В 1943 учебном году Носенко уже курсант военно-морского подготовительного училища в городе Баку. Но его пребывание там заканчивается довольно неожиданно…

«Секретно Экз. единств.

ПРИКАЗ начальника Бакинского военно-морского подготовительного училища

5 февраля 1944 г., № 4, г. Баку

18 января 1944 года курсанты 10-й роты тт. Носенко Ю.И. и P-ко Ю.А. дезертировали из училища в г. Москву, используя для этого поддельные документы, сфабрикованные ими при помощи курсанта той же роты т. П., которому курсант Носенко, как старшина класса, приказал нарисовать на чистом листе бумаги печать училища. Свое дезертирство курсанты Носенко и P-ко готовили еще за несколько дней до начала каникул и, чтобы оно было заметным (так в документе. — О.Н.), умышленно распространили среди курсантов слух о том, что им разрешен отпуск в Москву по ходатайству их родителей.

В настоящее время принятыми мерами розыска курсанты Носенко и P-ко задержаны в г. Москве и находятся в распоряжении военкомата.

ПРИКАЗЫВАЮ:

1. Курсантов Носенко и P-ко за дезертирство из училища ОТЧИСЛИТЬ и переслать весь материал расследования в военкомат г. Москвы для привлечения их к судебной ответственности.

Начальник училища капитан 1-го ранга Апостолы».

Судя по дальнейшим событиям, никаких негативных последствий это ЧП для Носенко не имело.
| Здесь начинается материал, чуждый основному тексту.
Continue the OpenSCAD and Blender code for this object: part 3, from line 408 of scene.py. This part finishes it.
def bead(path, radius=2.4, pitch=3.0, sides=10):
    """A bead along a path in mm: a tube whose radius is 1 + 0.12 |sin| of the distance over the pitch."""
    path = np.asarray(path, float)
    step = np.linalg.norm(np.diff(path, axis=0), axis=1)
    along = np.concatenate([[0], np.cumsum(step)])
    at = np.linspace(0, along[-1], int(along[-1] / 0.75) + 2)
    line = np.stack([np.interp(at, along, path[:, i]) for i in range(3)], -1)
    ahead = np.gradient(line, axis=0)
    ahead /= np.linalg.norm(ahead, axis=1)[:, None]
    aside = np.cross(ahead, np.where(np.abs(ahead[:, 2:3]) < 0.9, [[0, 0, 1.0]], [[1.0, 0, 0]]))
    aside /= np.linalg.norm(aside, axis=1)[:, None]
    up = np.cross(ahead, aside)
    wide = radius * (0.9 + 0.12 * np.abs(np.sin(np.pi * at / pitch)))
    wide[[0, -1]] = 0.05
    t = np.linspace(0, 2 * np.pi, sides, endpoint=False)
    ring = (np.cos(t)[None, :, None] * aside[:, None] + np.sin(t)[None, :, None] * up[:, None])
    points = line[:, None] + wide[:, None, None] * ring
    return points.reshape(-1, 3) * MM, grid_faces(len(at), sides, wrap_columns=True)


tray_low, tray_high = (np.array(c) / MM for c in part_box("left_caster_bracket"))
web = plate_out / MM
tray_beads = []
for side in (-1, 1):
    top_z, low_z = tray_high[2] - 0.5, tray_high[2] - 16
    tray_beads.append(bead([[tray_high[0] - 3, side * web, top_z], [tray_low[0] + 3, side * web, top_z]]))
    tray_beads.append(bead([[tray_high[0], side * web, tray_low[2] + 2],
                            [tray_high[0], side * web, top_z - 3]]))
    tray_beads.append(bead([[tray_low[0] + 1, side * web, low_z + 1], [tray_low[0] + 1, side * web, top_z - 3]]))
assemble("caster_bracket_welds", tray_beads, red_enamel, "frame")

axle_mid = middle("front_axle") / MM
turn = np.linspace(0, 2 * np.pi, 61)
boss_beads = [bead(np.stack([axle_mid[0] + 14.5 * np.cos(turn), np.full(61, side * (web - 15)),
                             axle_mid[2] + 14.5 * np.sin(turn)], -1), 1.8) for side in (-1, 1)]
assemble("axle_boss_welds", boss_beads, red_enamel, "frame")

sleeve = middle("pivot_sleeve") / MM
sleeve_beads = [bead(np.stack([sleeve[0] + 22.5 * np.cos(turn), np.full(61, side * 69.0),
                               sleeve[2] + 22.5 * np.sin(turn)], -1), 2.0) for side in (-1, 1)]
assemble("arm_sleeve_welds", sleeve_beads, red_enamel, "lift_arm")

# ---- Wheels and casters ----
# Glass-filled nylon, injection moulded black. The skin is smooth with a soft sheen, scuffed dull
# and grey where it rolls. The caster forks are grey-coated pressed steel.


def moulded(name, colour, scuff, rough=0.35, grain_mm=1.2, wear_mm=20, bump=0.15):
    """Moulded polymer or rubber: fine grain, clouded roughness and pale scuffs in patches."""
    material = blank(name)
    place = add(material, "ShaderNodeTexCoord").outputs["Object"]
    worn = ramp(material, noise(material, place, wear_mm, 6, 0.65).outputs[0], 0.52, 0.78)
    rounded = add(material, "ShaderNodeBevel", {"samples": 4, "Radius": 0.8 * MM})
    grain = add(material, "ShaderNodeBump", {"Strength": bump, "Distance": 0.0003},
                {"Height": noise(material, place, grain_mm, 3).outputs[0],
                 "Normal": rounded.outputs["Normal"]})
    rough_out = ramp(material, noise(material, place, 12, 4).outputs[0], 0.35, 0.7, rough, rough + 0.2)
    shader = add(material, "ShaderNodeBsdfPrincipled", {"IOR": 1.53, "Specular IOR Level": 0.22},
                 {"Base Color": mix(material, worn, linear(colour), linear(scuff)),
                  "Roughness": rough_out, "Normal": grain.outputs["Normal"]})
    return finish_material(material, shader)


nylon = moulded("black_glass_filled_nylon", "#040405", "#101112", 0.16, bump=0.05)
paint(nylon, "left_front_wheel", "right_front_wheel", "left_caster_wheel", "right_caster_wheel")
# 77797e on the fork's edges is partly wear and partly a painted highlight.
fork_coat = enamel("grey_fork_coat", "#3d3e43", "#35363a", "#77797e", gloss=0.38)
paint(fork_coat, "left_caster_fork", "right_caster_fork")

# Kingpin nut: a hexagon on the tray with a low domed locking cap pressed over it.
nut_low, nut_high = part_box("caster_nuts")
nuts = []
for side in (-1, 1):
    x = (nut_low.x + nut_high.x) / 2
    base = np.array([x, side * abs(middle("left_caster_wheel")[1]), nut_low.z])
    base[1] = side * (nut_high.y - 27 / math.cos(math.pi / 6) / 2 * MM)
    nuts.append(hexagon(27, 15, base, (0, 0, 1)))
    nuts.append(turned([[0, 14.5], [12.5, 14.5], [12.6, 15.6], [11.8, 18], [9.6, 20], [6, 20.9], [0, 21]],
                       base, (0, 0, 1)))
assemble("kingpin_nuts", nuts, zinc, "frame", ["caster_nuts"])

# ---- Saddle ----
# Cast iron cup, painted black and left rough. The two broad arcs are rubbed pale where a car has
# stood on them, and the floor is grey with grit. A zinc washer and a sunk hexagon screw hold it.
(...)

Зато достоверно известно, что 18 августа того же года он зачислен на второй курс, но уже Ленинградского военно-морского подготовительного училища. Не проходит и двух месяцев, как следует новое ЧП:

«Выписка из Приказа начальника Ленинградского военно-морского подготовительного училища. 3 октября 1944 г., № 026, г. Ленинград.

Содержание: «О случаях увечья и ранения курсантов, работавших на подсобном хозяйстве училища при обращении с трофейным и отечественным оружием»».

Констатирующая часть приказа основана на объяснениях Носенко об обстоятельствах ранения. С его слов, он пробовал, подойдет ли патрон от пистолета «суоми» к револьверу «бульдог», и в результате ранил себя в левую руку. Был направлен на лечение в госпиталь.

В постановляющей части приказа сказано: «ПРИКАЗЫВАЮ:

…7. Курсанта 2-го курса Носенко после его выздоровления отчислить из училища за недисциплинированность.

Начальник училища капитан 1-го ранга Авраамов».

Очевидно, к счастью, ранение оказалось нетяжелым, потому что уже 16 октября Носенко был отчислен… «с направлением для продолжения учебы в Ленинградский судостроительный техникум» с того же самого дня. Теперь профессия судостроителя в семье могла стать наследственной. В 1945 году, завершив учебу в техникуме, он получил «знания в объеме 10 классов». Через год направленность его обучения вновь, на этот раз резко, меняется.

С 1946 года Носенко — студент Московского института международных отношений и начинает путь к карьере дипломата. О его стремлении к знаниям можно судить по характеристикам, составлявшимся в студенческие годы. В характеристике за 1948 год отмечено, что Носенко «несерьезно относится к учебе, плохо посещает семинарские занятия, постоянной общественной работы не вел». В 1949 году вновь отмечается, «что должного трудолюбия в учебе не проявляет, и его невысокая успеваемость и слабая общественная работа были предметом обсуждения группы и комсомольской организации». Аналогичная характеристика написана на Носенко на последнем, пятом, курсе в 1950 году. В ней говорилось также, «что он очень часто на экзамены приходил совершенно неподготовленным и получал неудовлетворительные оценки». Заканчивается пятый курс, близится к концу учеба в институте. Но впереди еще госэкзамены. И вот 19 мая 1950 года на имя директора МГИМО поступает письмо, подписанное заместителем министра высшего образования Михайлова, в котором сказано, что «Министерство высшего образования СССР разрешает допустить студента 5-го курса Носенко к сдаче государственных экзаменов без предоставления аттестата зрелости за среднюю школу».